» REQUIREMENT
Repeat exactly, please, the lines that begin at the start of the listing and end at the line holding "lever at +Y.".

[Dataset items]
★ ★ ★

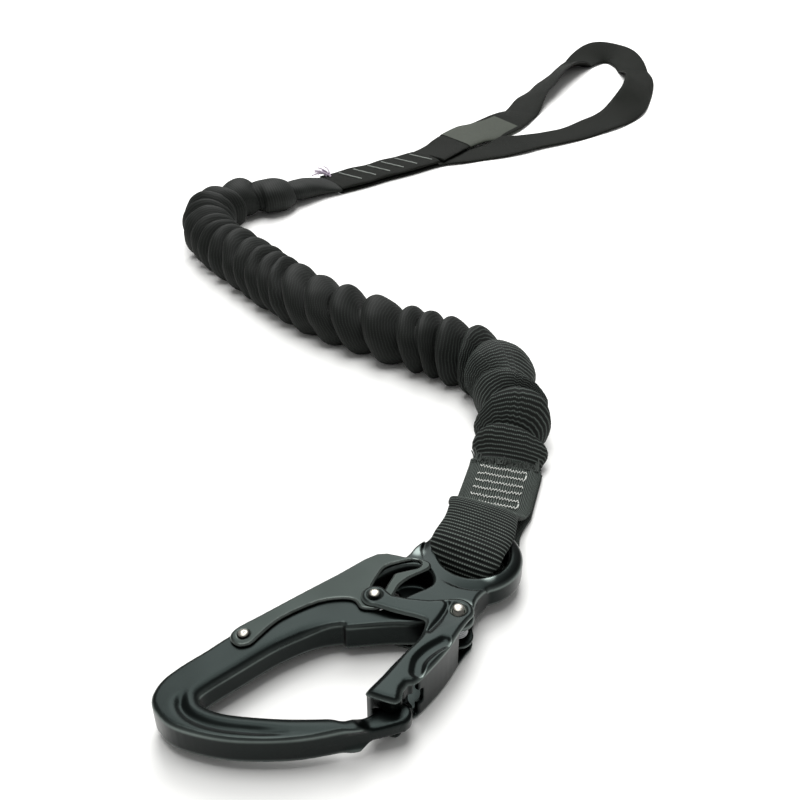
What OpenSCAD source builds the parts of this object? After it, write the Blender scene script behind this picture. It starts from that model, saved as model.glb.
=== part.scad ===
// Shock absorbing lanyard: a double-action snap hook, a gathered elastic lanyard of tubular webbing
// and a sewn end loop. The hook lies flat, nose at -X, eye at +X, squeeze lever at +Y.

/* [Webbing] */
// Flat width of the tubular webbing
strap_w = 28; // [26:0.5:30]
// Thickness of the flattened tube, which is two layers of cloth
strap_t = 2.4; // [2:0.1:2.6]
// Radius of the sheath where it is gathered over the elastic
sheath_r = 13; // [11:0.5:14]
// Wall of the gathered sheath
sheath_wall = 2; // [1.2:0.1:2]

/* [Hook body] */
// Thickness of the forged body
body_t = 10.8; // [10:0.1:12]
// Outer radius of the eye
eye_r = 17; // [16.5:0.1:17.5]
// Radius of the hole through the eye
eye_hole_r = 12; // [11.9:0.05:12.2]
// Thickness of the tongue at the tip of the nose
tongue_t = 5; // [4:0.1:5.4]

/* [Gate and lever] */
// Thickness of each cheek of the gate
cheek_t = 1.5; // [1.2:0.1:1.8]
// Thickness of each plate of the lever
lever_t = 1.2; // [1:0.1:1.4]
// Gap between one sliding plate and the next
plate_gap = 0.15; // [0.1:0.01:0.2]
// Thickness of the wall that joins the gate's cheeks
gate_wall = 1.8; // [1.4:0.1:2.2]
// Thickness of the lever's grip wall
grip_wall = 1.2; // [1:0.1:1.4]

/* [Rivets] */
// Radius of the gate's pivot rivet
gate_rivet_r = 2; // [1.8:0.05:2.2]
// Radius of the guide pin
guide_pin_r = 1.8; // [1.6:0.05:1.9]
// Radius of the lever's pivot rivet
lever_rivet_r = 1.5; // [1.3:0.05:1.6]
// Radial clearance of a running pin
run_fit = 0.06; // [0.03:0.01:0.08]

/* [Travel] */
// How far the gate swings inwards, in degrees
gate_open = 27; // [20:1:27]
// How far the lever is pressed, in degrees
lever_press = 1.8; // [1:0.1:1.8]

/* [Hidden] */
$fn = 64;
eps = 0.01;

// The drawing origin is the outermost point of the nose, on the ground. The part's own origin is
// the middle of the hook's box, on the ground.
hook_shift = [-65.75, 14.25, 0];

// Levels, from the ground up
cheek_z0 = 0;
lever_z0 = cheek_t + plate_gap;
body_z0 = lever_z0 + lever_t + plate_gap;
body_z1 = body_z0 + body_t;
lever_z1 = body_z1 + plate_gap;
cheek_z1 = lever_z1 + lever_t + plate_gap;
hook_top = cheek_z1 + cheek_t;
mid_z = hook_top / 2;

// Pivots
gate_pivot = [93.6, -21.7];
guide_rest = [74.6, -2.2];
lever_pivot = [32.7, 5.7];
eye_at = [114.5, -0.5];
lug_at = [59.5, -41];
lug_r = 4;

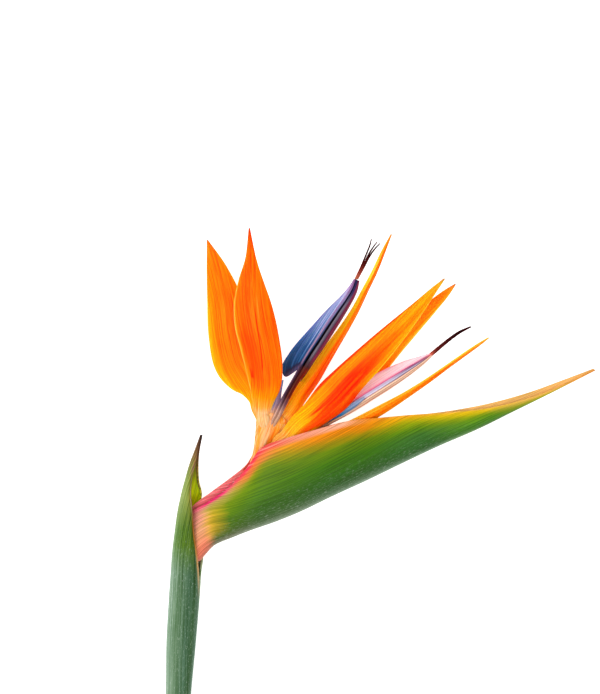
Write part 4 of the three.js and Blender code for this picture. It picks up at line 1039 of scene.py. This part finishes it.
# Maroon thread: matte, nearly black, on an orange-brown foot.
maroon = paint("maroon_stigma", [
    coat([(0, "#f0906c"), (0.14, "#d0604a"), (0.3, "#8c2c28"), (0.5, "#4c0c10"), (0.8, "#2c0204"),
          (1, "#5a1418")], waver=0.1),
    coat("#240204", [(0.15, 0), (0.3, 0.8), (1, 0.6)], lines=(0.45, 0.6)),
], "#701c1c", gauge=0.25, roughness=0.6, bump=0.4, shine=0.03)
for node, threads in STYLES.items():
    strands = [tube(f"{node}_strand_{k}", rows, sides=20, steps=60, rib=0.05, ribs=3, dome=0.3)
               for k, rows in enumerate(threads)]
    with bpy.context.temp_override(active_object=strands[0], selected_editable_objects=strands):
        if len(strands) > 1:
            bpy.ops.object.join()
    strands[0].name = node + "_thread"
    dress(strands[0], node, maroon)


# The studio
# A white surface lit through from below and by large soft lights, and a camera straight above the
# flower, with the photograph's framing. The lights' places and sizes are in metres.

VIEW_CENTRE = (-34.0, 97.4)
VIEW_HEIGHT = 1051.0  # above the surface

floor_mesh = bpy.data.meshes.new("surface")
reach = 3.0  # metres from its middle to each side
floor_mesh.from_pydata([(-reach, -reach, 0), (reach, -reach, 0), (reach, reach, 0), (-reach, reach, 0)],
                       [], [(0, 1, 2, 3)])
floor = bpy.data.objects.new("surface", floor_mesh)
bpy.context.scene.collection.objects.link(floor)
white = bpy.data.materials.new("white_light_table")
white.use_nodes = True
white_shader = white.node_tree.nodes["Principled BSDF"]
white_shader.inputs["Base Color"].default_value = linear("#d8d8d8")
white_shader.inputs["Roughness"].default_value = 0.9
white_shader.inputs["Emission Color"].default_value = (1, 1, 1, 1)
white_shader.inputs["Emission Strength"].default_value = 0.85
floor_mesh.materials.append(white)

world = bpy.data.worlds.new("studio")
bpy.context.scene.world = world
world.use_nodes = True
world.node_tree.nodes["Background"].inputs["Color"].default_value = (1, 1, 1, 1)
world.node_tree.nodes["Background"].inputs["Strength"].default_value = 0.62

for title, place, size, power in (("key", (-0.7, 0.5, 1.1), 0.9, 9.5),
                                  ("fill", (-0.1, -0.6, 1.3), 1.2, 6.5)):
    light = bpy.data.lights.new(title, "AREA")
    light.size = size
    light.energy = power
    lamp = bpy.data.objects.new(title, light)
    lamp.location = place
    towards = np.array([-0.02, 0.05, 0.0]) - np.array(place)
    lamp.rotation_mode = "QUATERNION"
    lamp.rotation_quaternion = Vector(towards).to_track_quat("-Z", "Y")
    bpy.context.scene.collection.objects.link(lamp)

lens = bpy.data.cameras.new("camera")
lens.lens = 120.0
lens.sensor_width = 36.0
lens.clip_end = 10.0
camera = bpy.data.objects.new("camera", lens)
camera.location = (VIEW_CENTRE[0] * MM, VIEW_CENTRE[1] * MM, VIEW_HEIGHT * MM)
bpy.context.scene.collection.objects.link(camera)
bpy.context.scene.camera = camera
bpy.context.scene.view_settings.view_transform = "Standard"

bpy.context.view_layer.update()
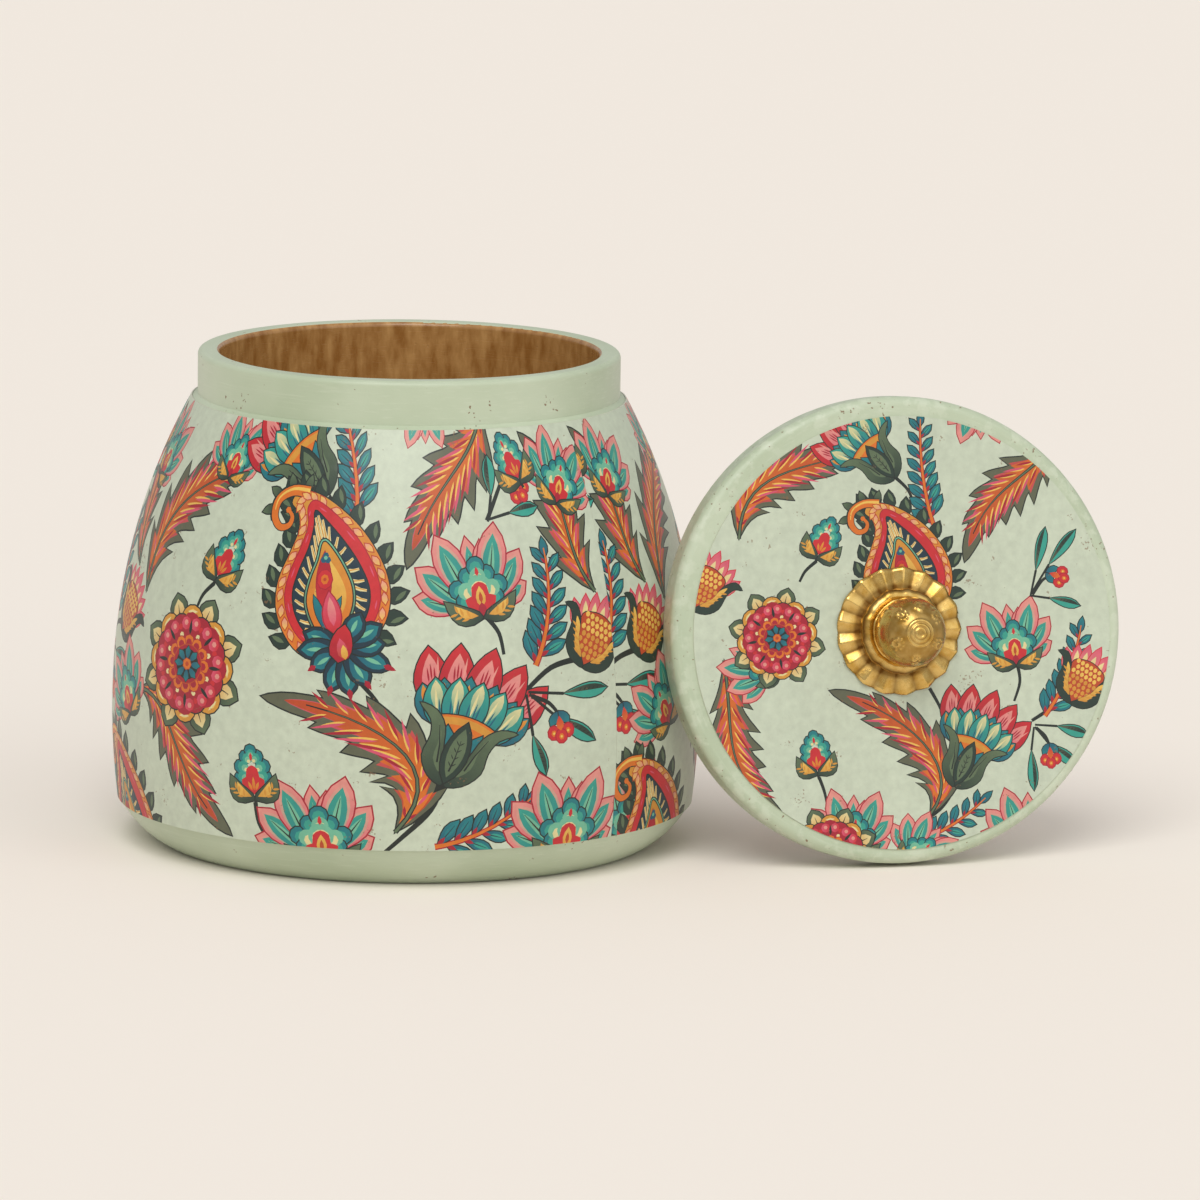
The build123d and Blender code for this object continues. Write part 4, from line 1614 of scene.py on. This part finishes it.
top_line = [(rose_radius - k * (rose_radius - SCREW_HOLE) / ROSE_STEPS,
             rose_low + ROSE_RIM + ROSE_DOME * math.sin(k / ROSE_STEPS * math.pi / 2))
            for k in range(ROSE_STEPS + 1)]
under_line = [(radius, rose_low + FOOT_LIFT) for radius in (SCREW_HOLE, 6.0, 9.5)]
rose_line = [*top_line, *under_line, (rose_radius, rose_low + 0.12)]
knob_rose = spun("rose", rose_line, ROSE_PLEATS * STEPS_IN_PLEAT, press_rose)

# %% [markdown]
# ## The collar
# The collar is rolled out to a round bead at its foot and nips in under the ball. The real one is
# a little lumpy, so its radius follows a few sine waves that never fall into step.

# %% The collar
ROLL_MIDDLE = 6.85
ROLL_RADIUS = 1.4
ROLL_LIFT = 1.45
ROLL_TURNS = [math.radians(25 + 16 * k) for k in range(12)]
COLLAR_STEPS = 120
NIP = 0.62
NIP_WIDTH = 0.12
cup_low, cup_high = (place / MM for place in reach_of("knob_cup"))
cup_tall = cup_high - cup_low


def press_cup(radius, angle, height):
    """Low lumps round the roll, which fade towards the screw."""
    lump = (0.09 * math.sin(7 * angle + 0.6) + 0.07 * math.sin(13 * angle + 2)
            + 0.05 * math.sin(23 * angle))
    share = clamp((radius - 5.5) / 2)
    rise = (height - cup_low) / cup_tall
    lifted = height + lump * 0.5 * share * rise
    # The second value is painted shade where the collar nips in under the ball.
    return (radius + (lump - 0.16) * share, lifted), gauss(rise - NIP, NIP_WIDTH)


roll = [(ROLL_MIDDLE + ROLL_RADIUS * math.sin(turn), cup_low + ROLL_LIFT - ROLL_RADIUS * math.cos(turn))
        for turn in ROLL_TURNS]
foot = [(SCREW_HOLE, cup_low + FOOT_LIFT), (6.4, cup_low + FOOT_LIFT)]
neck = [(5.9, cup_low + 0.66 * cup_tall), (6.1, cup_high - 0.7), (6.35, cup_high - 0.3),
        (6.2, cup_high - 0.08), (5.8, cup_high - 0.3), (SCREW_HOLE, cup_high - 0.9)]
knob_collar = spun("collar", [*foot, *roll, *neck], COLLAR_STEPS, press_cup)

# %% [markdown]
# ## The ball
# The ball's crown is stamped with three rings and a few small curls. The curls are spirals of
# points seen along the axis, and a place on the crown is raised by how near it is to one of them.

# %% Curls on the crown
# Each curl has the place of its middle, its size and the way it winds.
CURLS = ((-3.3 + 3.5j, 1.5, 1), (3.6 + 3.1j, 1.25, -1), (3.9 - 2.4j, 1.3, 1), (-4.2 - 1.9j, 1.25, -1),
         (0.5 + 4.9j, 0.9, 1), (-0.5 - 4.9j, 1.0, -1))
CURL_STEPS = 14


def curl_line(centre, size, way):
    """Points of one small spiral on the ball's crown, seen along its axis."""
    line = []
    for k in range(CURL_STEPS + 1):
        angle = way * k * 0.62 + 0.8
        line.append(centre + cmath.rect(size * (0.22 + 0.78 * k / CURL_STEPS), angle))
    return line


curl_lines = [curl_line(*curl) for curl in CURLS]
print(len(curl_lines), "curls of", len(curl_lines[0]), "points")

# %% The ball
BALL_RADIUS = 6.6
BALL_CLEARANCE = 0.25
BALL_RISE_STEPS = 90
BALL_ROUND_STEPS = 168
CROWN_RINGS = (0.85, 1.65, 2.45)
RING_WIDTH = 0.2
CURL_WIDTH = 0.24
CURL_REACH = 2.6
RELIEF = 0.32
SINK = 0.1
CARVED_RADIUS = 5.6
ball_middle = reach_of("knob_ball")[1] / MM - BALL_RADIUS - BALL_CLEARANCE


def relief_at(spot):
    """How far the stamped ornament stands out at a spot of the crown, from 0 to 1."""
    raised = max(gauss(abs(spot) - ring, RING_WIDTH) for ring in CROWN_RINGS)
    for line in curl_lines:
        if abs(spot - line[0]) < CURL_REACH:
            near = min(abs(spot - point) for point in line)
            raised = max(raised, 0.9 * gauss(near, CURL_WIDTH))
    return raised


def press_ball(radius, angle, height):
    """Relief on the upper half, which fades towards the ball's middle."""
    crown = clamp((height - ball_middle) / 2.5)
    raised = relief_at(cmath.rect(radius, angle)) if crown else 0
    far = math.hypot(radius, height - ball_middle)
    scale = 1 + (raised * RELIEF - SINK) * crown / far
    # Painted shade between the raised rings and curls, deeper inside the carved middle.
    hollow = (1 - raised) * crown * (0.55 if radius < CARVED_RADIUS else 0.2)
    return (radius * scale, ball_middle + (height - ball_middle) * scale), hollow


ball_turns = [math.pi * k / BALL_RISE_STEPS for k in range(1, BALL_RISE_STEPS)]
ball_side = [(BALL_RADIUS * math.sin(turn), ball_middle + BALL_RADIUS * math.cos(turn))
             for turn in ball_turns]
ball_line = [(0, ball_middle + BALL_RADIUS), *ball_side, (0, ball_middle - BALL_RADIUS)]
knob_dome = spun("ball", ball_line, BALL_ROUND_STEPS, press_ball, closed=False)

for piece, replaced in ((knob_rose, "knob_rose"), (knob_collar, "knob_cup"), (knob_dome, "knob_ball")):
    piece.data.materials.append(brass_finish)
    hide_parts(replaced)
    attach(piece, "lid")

★ ★ ★

» RESULT BELOW
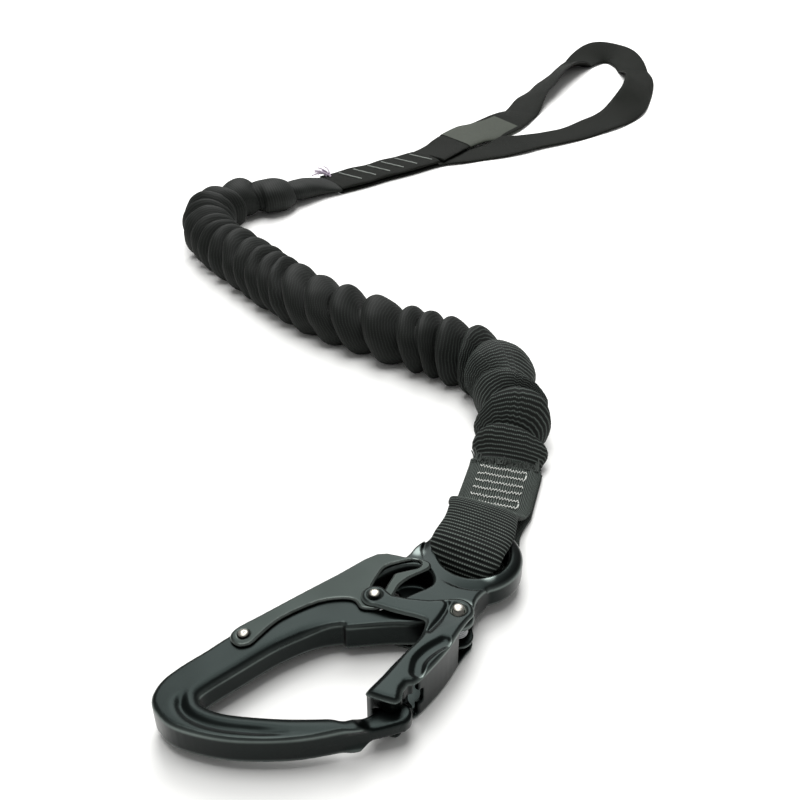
What OpenSCAD source builds the parts of this object? After it, write the Blender scene script behind this picture. It starts from that model, saved as model.glb.
=== part.scad ===
// Shock absorbing lanyard: a double-action snap hook, a gathered elastic lanyard of tubular webbing
// and a sewn end loop. The hook lies flat, nose at -X, eye at +X, squeeze lever at +Y.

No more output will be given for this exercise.